Required work -> Your task is to print all of the data word for word.

>> BEGIN

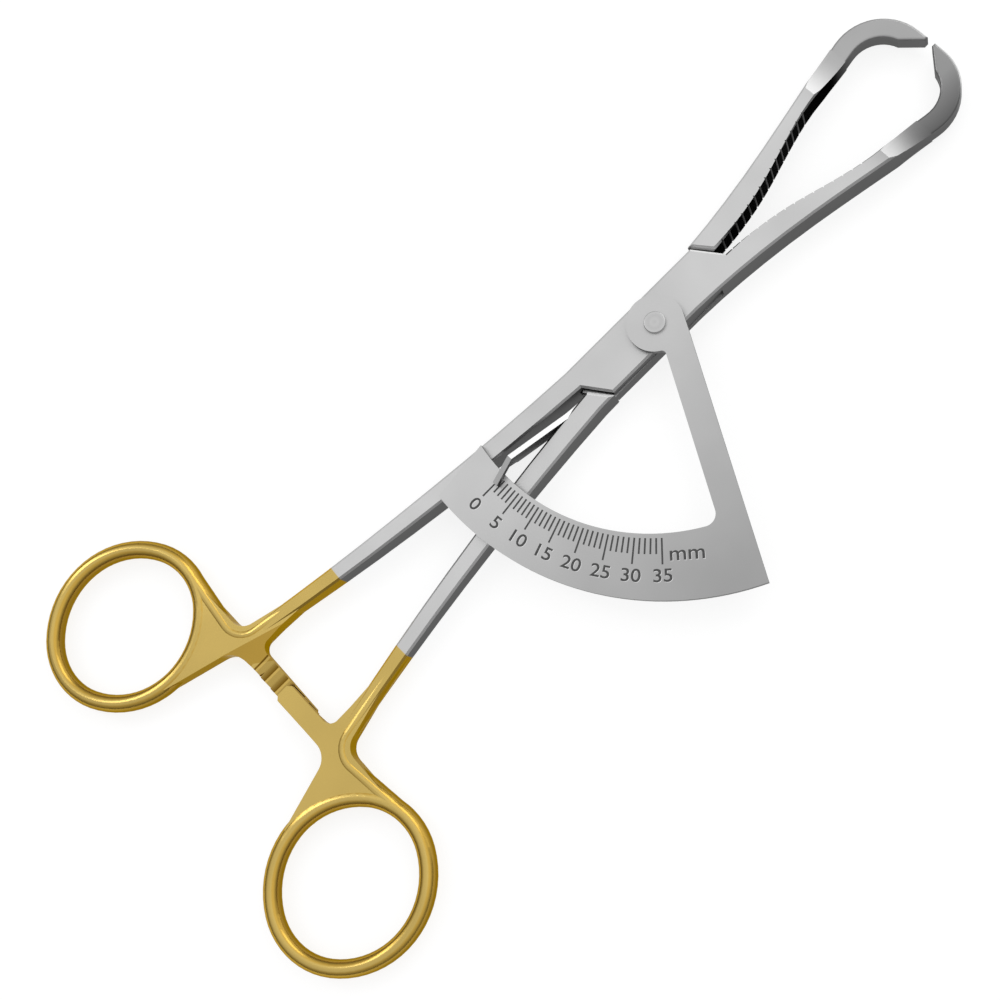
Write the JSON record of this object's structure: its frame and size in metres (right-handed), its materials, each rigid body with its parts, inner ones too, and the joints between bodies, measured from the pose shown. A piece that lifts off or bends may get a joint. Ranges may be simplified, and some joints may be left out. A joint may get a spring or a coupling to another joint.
{
  "type": "bone mapping caliper",
  "caption": "Ring-handled caliper with a box lock, hooked measuring points, a ratchet and a millimetre scale read by a pointer.",
  "frame": {"origin": "on the pivot axis, at the back face of the box lock, on which the caliper lies", "axes": "+Y towards the measuring points, +Z out of the scale side, +X to the right, where the scale is"},
  "size_m": [0.0603, 0.1225, 0.0057],
  "materials": {
    "satin_steel": "satin, with the shank ends and rings gold plated",
    "plate_steel": "matt, with dark engraved marks"
  },
  "bodies": {
    "still_arm": {"female_arm": "satin_steel", "scale_plate": "plate_steel", "pivot_pin": "satin_steel"},
    "moving_arm": {"male_arm": "satin_steel", "pointer": "satin_steel"}
  },
  "joints": [
    {"name": "box_lock", "type": "hinge", "parent": "still_arm", "child": "moving_arm", "pos_m": [0, 0, 0.002], "axis": [0, 0, 1], "range_deg": [-1.32, 46.12]}
  ]
}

>> END

Result of this task ->
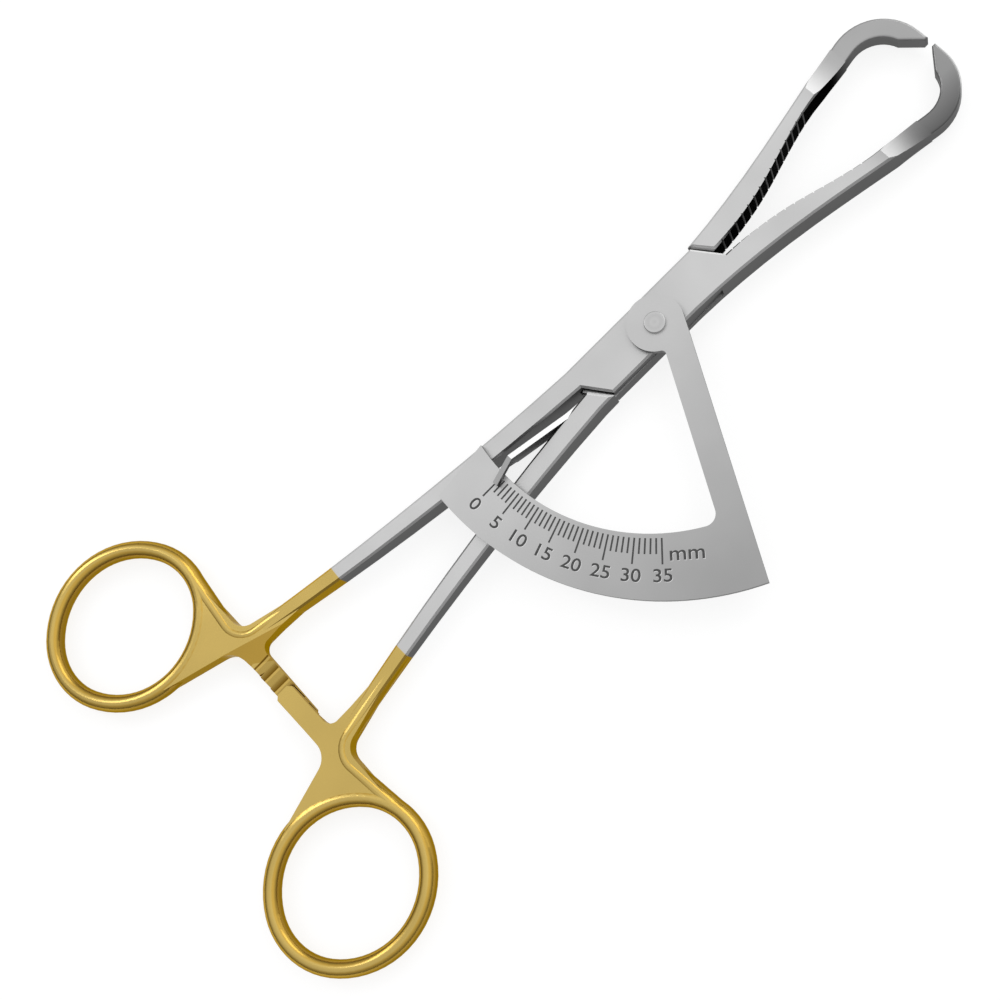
Write the JSON record of this object's structure: its frame and size in metres (right-handed), its materials, each rigid body with its parts, inner ones too, and the joints between bodies, measured from the pose shown. A piece that lifts off or bends may get a joint. Ranges may be simplified, and some joints may be left out. A joint may get a spring or a coupling to another joint.
{
  "type": "bone mapping caliper",
  "caption": "Ring-handled caliper with a box lock, hooked measuring points, a ratchet and a millimetre scale read by a pointer.",
  "frame": {"origin": "on the pivot axis, at the back face of the box lock, on which the caliper lies", "axes": "+Y towards the measuring points, +Z out of the scale side, +X to the right, where the scale is"},
  "size_m": [0.0603, 0.1225, 0.0057],
  "materials": {
    "satin_steel": "satin, with the shank ends and rings gold plated",
    "plate_steel": "matt, with dark engraved marks"
  },
  "bodies": {
    "still_arm": {"female_arm": "satin_steel", "scale_plate": "plate_steel", "pivot_pin": "satin_steel"},
    "moving_arm": {"male_arm": "satin_steel", "pointer": "satin_steel"}
  },
  "joints": [
    {"name": "box_lock", "type": "hinge", "parent": "still_arm", "child": "moving_arm", "pos_m": [0, 0, 0.002], "axis": [0, 0, 1], "range_deg": [-1.32, 46.12]}
  ]
}